Only the lines from the start of the material through the line containing "const RIB_RELIEF = 0.7;" are to be extracted, exactly as they appear.

____________

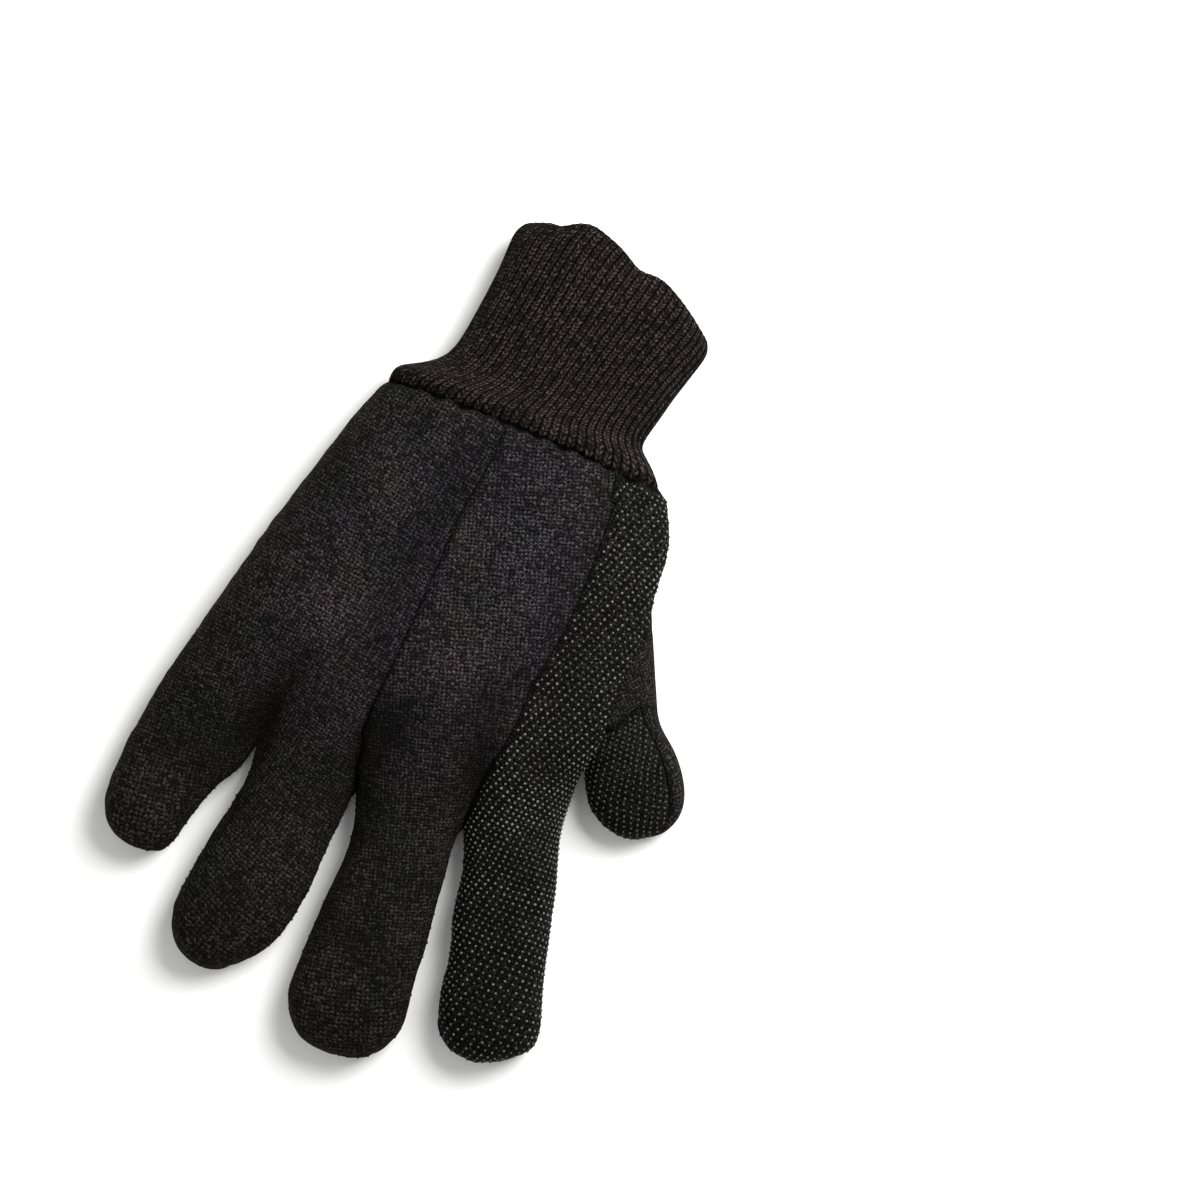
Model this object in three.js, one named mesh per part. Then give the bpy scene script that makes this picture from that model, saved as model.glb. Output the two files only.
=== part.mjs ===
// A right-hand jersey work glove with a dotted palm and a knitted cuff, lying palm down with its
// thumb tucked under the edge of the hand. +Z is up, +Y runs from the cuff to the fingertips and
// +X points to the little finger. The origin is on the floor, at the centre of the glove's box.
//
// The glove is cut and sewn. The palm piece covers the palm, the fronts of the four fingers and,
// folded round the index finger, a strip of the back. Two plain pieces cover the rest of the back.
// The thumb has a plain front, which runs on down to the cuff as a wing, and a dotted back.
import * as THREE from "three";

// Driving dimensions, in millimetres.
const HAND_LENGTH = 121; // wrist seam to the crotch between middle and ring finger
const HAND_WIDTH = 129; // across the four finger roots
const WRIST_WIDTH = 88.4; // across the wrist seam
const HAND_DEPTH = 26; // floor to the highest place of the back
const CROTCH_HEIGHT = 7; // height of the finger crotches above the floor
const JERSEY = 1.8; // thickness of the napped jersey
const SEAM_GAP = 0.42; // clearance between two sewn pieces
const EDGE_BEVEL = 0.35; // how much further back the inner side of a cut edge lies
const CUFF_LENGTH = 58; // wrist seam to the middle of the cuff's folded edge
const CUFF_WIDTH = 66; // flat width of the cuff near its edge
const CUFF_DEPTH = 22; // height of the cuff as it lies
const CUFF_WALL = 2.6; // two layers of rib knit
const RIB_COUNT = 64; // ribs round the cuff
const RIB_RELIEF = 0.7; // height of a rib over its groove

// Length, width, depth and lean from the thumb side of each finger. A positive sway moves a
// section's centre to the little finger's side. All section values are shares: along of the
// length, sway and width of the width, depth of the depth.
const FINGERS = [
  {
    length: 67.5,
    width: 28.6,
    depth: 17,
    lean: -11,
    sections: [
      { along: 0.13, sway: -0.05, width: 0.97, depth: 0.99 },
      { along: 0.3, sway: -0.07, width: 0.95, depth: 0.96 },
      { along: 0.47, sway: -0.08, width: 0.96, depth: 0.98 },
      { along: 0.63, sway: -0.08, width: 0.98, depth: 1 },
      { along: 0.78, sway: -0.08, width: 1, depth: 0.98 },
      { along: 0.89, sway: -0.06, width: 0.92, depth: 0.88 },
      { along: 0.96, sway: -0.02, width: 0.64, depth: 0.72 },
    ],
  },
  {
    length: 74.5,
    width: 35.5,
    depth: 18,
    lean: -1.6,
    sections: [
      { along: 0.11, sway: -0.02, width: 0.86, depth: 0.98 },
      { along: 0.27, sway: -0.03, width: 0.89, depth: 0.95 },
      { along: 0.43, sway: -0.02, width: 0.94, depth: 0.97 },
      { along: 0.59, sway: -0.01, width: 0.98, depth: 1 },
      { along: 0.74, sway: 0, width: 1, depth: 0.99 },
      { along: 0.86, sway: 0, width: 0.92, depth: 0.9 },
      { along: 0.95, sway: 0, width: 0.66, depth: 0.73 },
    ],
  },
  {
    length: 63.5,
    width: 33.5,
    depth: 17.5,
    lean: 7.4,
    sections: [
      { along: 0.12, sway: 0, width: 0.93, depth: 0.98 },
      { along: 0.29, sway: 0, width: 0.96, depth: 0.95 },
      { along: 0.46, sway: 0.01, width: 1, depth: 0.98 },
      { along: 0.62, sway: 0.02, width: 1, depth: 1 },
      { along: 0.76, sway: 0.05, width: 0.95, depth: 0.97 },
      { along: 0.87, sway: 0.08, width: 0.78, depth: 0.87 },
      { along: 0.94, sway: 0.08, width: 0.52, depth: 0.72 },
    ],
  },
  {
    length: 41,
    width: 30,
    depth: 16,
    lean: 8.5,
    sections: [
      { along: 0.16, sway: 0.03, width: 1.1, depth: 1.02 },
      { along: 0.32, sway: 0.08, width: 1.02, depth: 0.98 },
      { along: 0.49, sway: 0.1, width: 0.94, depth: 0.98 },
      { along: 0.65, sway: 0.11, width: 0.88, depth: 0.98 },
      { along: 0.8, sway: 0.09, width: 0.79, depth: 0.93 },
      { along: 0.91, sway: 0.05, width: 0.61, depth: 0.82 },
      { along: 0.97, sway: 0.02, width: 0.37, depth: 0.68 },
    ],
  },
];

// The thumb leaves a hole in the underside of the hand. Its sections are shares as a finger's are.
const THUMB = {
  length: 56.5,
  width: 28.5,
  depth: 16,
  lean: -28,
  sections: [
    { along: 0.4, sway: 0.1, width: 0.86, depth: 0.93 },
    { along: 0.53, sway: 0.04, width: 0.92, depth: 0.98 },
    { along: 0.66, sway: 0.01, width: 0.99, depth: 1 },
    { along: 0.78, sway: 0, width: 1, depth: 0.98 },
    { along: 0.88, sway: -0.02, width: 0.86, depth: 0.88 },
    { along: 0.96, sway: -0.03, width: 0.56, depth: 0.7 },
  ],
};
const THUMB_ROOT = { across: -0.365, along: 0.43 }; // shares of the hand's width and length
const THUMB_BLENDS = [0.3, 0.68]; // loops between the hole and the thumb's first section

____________

◆ **EXERCISE OUTPUT**:
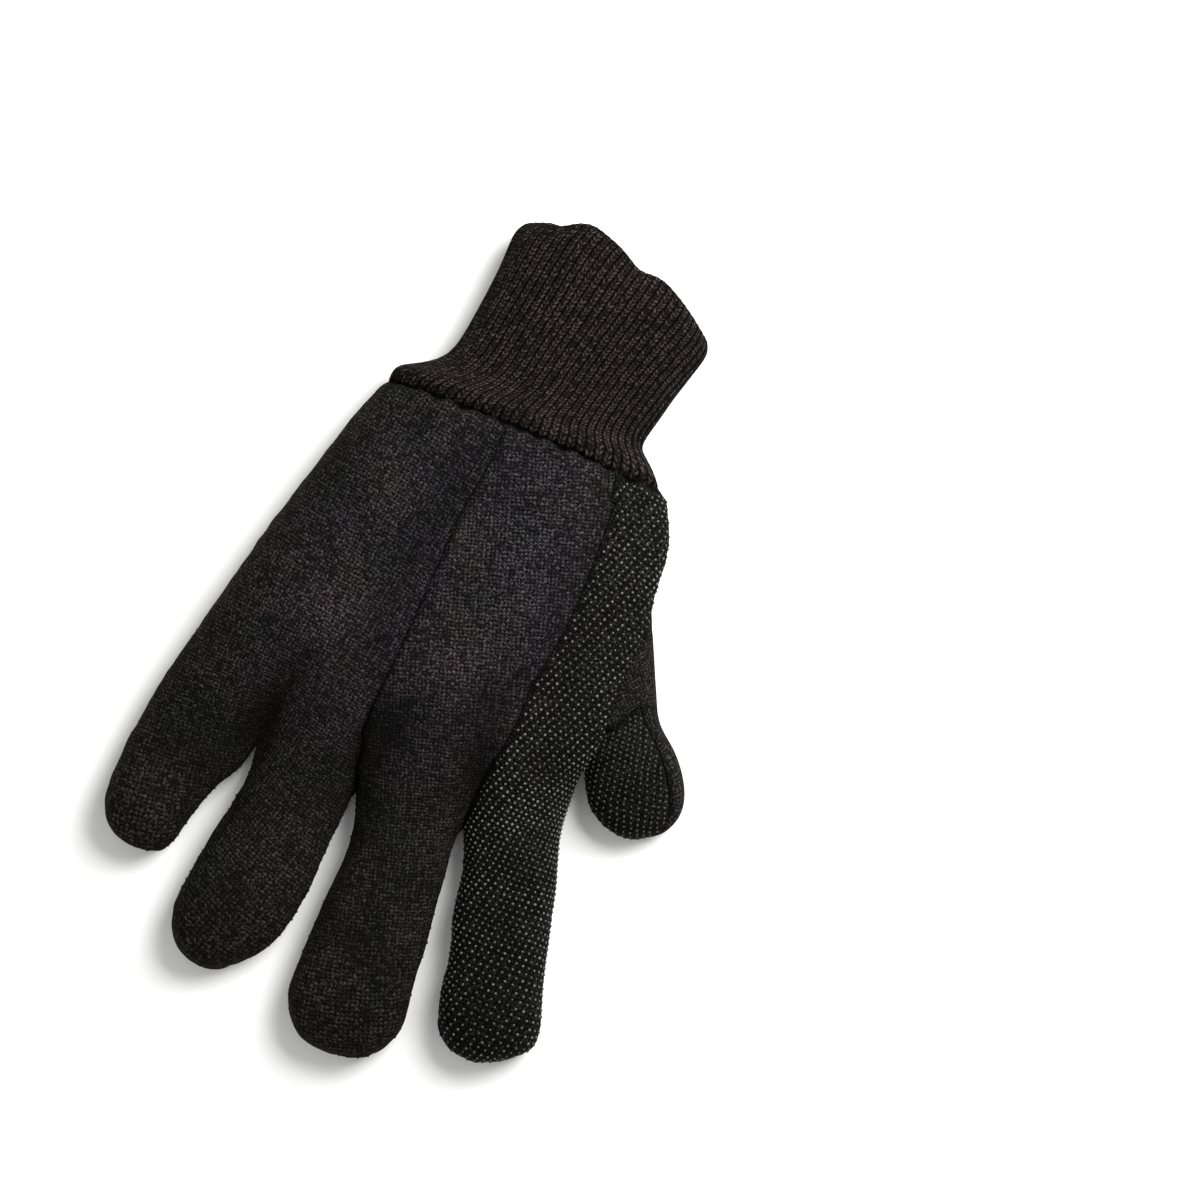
Model this object in three.js, one named mesh per part. Then give the bpy scene script that makes this picture from that model, saved as model.glb. Output the two files only.
=== part.mjs ===
// A right-hand jersey work glove with a dotted palm and a knitted cuff, lying palm down with its
// thumb tucked under the edge of the hand. +Z is up, +Y runs from the cuff to the fingertips and
// +X points to the little finger. The origin is on the floor, at the centre of the glove's box.
//
// The glove is cut and sewn. The palm piece covers the palm, the fronts of the four fingers and,
// folded round the index finger, a strip of the back. Two plain pieces cover the rest of the back.
// The thumb has a plain front, which runs on down to the cuff as a wing, and a dotted back.
import * as THREE from "three";

// Driving dimensions, in millimetres.
const HAND_LENGTH = 121; // wrist seam to the crotch between middle and ring finger
const HAND_WIDTH = 129; // across the four finger roots
const WRIST_WIDTH = 88.4; // across the wrist seam
const HAND_DEPTH = 26; // floor to the highest place of the back
const CROTCH_HEIGHT = 7; // height of the finger crotches above the floor
const JERSEY = 1.8; // thickness of the napped jersey
const SEAM_GAP = 0.42; // clearance between two sewn pieces
const EDGE_BEVEL = 0.35; // how much further back the inner side of a cut edge lies
const CUFF_LENGTH = 58; // wrist seam to the middle of the cuff's folded edge
const CUFF_WIDTH = 66; // flat width of the cuff near its edge
const CUFF_DEPTH = 22; // height of the cuff as it lies
const CUFF_WALL = 2.6; // two layers of rib knit
const RIB_COUNT = 64; // ribs round the cuff
const RIB_RELIEF = 0.7; // height of a rib over its groove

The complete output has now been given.